I asked him if the fact that a nuclear attack on Israel, the one or two bombs that would be necessary for the destruction of Israel, would represent a second Holocaust affected the threshold. Meaning crossing the bright line to nuclear use. He had previously discussed the threshold across which one is in “Supreme Emergency” territory and the ordinary just war restrictions don’t apply.

“Yes. Sure,” he says without hesitation.

“The decision about the threshold is affected [by the secondness of a second Holocaust]? Should the threshold be more clearly defined?”

“Yes. I don’t think we can only think about it in the abstract. It means a particular commitment to Israel growing out of its history, facing a sworn enemy that is using and abusing the Holocaust in a very complex way. [He’s referring to Holocaust denial by would-be Holocaust perpetrators in Iran who use the denial as strategic weapon, an excuse to perpetrate a Holocaust.] Yes, it factors in. And it’s not merely emotional, I can see the moral weight.”

“It [that secondness] becomes a strategic fact?”

“Yes.”

“When it comes down to the decision: has the threshold been crossed…”

He speaks about past instances in which nuclear use by Israel has been contemplated. “I would be very, very careful with this threshold,” he says, “Very careful. Here is another scenario. This was quite real in 1973. [244]Moshe Dayan had big doubts about what should be played out in 1973. [The Yom Kippur War in October of that year, which began with an Egyptian surprise attack that along with a Syrian attack from the north seemed about to overwhelm the state of Israel.] At least in the eyes of Moshe Dyan, you know and others in the military and political leadership of Israel, there was a feeling that we are on the verge of collapse. The first few days. Now let’s say that you are on the verge of collapse and you know the Syrian forces are already entering the Galilee and soon taking Haifa. Can you, at last resort, use a nuclear bomb?”

Last resort here—in the 1973 example—means a situation in which the nuclear decision is not one of preemption (too late) or pure retaliation (too soon), but one made in the fog of war, one that crosses the nuclear threshold in the heat of battle, not an opening but a closing act. He is discussing what others, most recently Benny Morris, have reported as well about the opening days of the 1973 war, an actual moment of nuclear decision, much closer than we came in Cuba.

“This [use of a bomb when in peril of national collapse from conventional war] is clearly ‘first use’ if not technically preemptive,” Halbertal says. “It’s preempting being completely destroyed, but the preemptive level of the threshold is clearly serious because now we have lost our capacity to defend ourselves.

“And the question is whether it’s justified. Now what we are speaking of here is not really preemption of nuclear attack. But preemption against loss of independence. Loss of the state. If not loss of existence itself, then a homeless people again, perhaps vulnerable to slaughter again.” What a choice.

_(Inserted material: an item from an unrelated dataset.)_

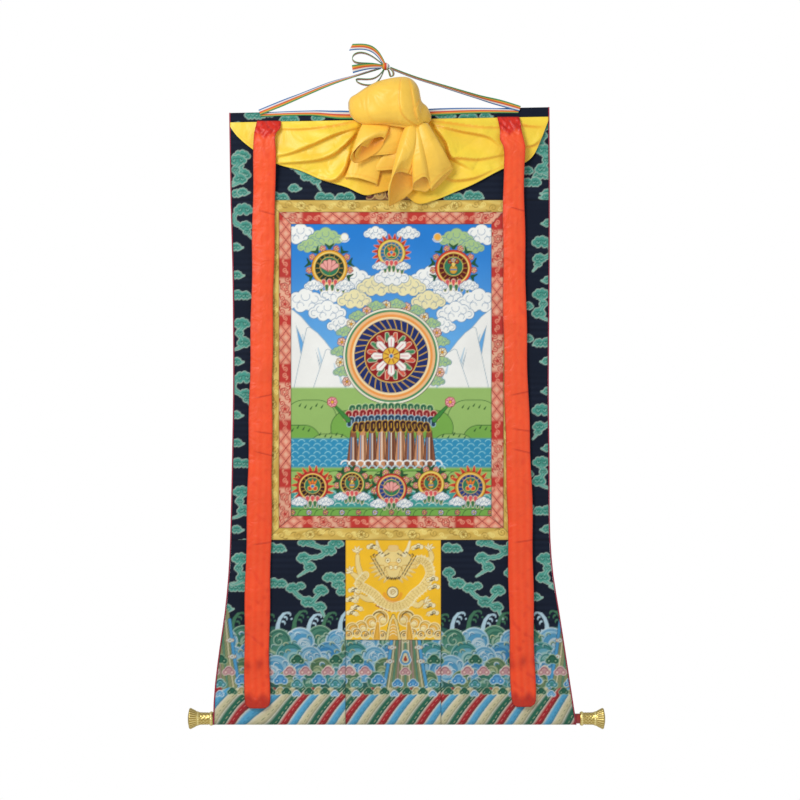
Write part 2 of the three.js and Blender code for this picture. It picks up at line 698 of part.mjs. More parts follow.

“An existential threat,” I interposed.

“Right, to the state, to the Zionist project, etc. etc. etc. And I read somewhere that Dayan gave the order to be ready with them [the nukes]. Whether that was the case or not there is a dispute. But it’s a dilemma, a real dilemma.”

He was speaking about then but he was of course speaking about now as well. A real dilemma, no good answer. No good choices.

Halbertal became particularly eloquent when I asked him the “species” question that Ellsberg had raised. Is there something fatally flawed in human nature that brought us to this point? A question I had asked scholars of Hitler and the Holocaust: “Do you wonder about the nature of human nature when you contemplate these kind of questions?” I asked him. His answer was both memorable and tragic.

“I think, you know, I didn’t realize what I always knew, but it’s become more clear: that humans are capable of the best and the worst, and the gap within humanity is so big. I mean I’m not—I didn’t turn cynical, because I see cases of goodwill and piety and altruistic sentiment that are so genuine, and then you know, just to see manifestations of radical evil.

“And then what I learn is, I come back in that respect to the Jewish teaching that the options are open. There are very different options and choices that are open to human beings and what they should do and they can shape themselves in very different radically diametrically opposed directions, and that humans have a choice in how they do it. But when you confront the spectrum of humanity you understand the potential of freedom that exists, and human responsibility for what it makes out of itself.”

At the end of the interview I must admit I found myself feeling somewhat emotional. I had been searching throughout the course of this book for someone in a position of responsibility, or at least inside knowledge, to entertain the notion that I had fixated upon that nuclear retaliation was immoral. I thought his willingness to speak frankly was courageous, not least because he was likely to die in any nuclear exchange.

“It’s rare to find someone,” I found myself telling Halbertal, as I prepared to leave, “who takes the question of the morality of retaliation seriously. I’ve always thought that in focusing on this that I was an outlier or something like that, or beyond the pale, whatever, but retaliation never made any sense to me. On the other hand there is the paradox that one shouldn’t talk about the possibility of an esoteric morality because it invites an immoral attack.”